PNG on iOS?

According to the editor log, my game is 99.8% textures. It is now almost 500MB. The source images are all PNG format, and clock in at under 45MB. How can I force Unity to use the PNGs as-is on iOS instead of bloating them to ridiculous sizes?

Using PVRTC compression is NOT the answer. Using 16-bit textures is NOT the answer either.

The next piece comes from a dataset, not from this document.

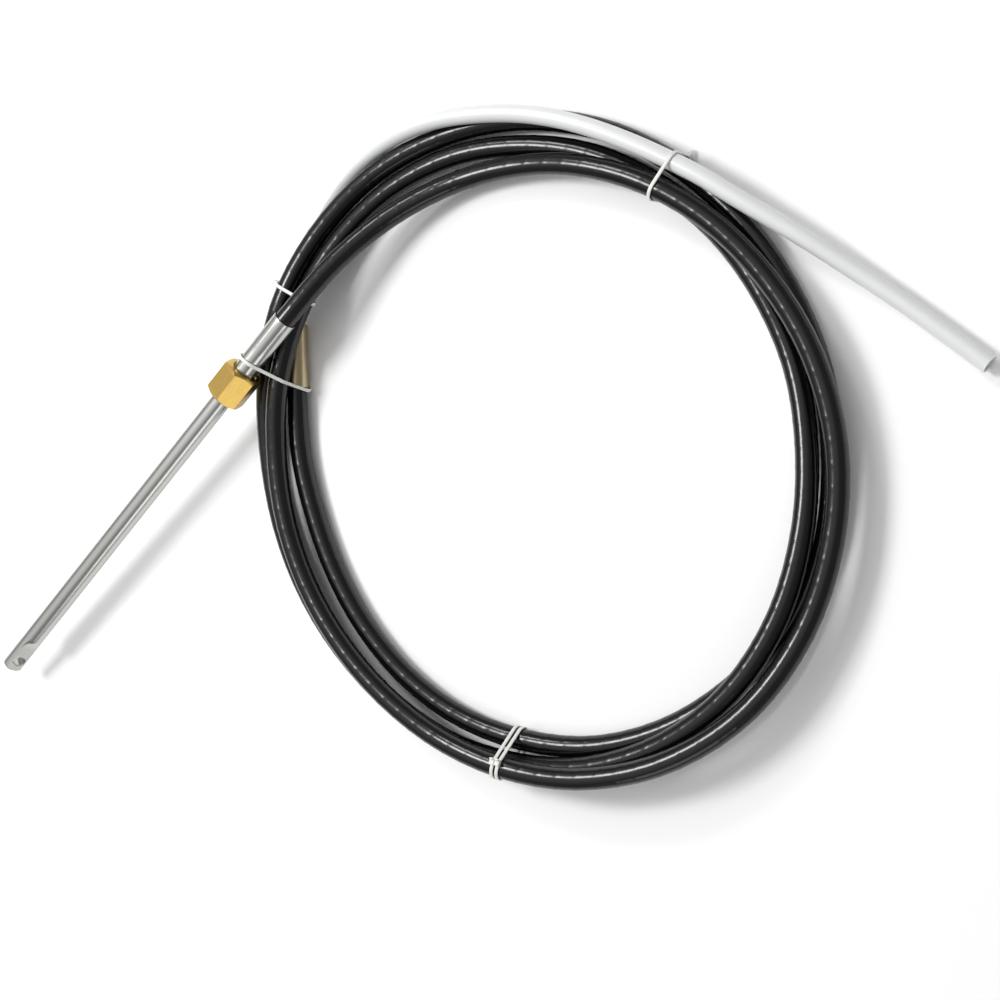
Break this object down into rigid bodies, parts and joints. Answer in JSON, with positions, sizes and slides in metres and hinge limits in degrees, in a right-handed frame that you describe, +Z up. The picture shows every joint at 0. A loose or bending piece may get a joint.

I realize that PVRTC is the native compression for iOS, but my game is a 2D game that needs to be pixel perfect. Compression makes the images completely unusable. Switching to 16-bit only cuts the file size in half, and so much color is lost that again, the images are unusable. My last game was made without Unity, just OpenGL. I know iOS has library functions to natively load a PNG to an OpenGL texture because I’VE USED IT. I’m not concerned with optimizing for performance here, I just want to get my game under the 50MB over-the-air download size limit to maximize downloads. My assets are WELL under 50MB (even with Unity’s dlls etc), this should not be a difficult task. I have Unity Pro with iOS Pro. How can this be accomplished? I’ve only found others with the same problem, but nobody with the answer. Surely this is just a hidden checkbox in Unity’s options somewhere, right? RIGHT? PLEASE?

Thanks!

See this page for the texture formats that are supported. PNG are not natively supported (even in Windows), they are always converted to a texture format that is recognized by the hardware (graphic cards do not treat PNG files).

So you need to decrease the size of your images and/or use atlasing to reduce the number of resources used at any time.

You can also take a look at Optimizing Performance in iOS.


Or do what @paulius-liekis suggested. But at runtime, you will still have 500 MB of textures in memory, which may crash your game.

Unity allows you loading PNGs using WWW class, so maybe you could load your PNG using WWW from local storate. Not most effective way, but should work.

I was struggling with this as well and just found image quality settings for Unity 4.6 under Edit->Project Settings->Quality.